In the first week I started reading voraciously while Tara would feed. Since I did not have to hold a bottle for her, she was on her own and my two hands were free. So I read a lot and also very actively socialized with friends on Facebook. It was a good way to kill time while Tara latched and unlatched and slept in between feeds. For someone like me it was perfect way to feel my normal self – do what you love and talk to people 🙂 May be that does not work for you. But find something that you can enjoy while your baby feeds or sleeps. And prep for long durations of time when you cannot get up from one place. 

Of course the unjust world was even more unjust to me. I was told that I am the first mom to have posted on Facebook a few hours after delivery and that I am catching up on all reading I could not while I was working and that I make it seem like I have plenty of time on hand (indirectly saying what kind of a mom are you) to read articles on FB and LinkedIn and G+. Well all I can say to those people is this – ” try sitting for an hour in one place with someone gnawing at you constantly, and you will also become a social reader ;)”
So dear first time moms – here is what I want you to do –
  1. Read about postpartum recovery
  2. Have your mom or someone who cares for you limitlessly by your side when you deliver
  3. Share with your spouse or friends or family how you are feeling or if you have some concerns with your recovery.
  4. Get used to the fact that no one else cares about your health and well being as much as you do. And don’t forget that one for life.
  5. Find a hobby that you can pursue while your lil one takes her time to grow up through the first month.
  6. Don’t be afraid to take breaks when you need them. I was lucky to have a husband who asked me to take a break from time to time while he took care of the baby. 
  7. Enjoy your baby. They won’t be tiny for long. And for your to enjoy them you have to feel good about yourself. So once again focus on your recovery. You don’t want to remember those first week weeks as the uncomfortable ones.
  8. Pamper yourself. For me pampering was to drive to the nearby bakery and get my favorite desserts for the family. For you it could be something else. But plan for it before you have the baby.
  9. And don’t care about the world expects a FTM to do. You are not here to please them. Just because you had a baby three days ago does not mean that you don’t like to catch up on the latest David Brooks article. Sometimes it is the habits that we loved pre delivery that drive us towards sanity. 
  10. And lastly don’t expect anyone to follow up with you about your health. You are nothing but an instrument that delivered happiness. It’s ok. You are blessed to be that instrument. And your second blessing is now in front of you (or will soon be in front of you) thriving :))
Happy Motherhood. Yes it is beautiful. No it is not easy.

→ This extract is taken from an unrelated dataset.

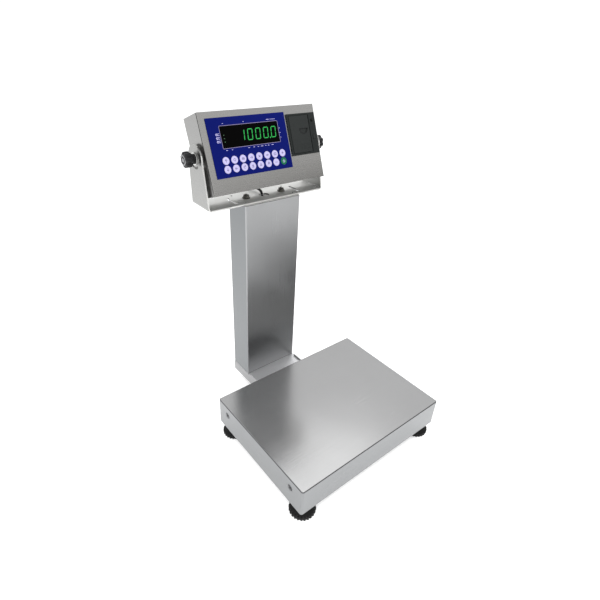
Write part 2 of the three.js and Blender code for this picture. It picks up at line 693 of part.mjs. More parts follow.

1 thought on “Recovering your self

  1. Very rightly pointd out by you – 'everyone focusses on the baby and mum can often get ignored'.
    I have my theories about this. I think there is a cultural mindset amongst many (especially society) that the 'right' thing to do is to always focus on the new arrival. I was always aware of this and had to consciously work to keep my attention on both, mum and baby. As a professional, I know potential harm that can happen when mother's needs are not met. I can say that here in the UK, this has been recognised (finally!) by range of professionals (GPs, midwives, nurses, health visitors, psychologists) and over the past 6-8 years, there has been lot of focus on this. I have just recently completed interviewing 30 mums (20 weeks or more pregnant and up to 10 months post partum) to listen to their experiences of care. I can hear you loud and clear. Hopefully, you have the support you need around you – from family, friends and healthcare 'experts'.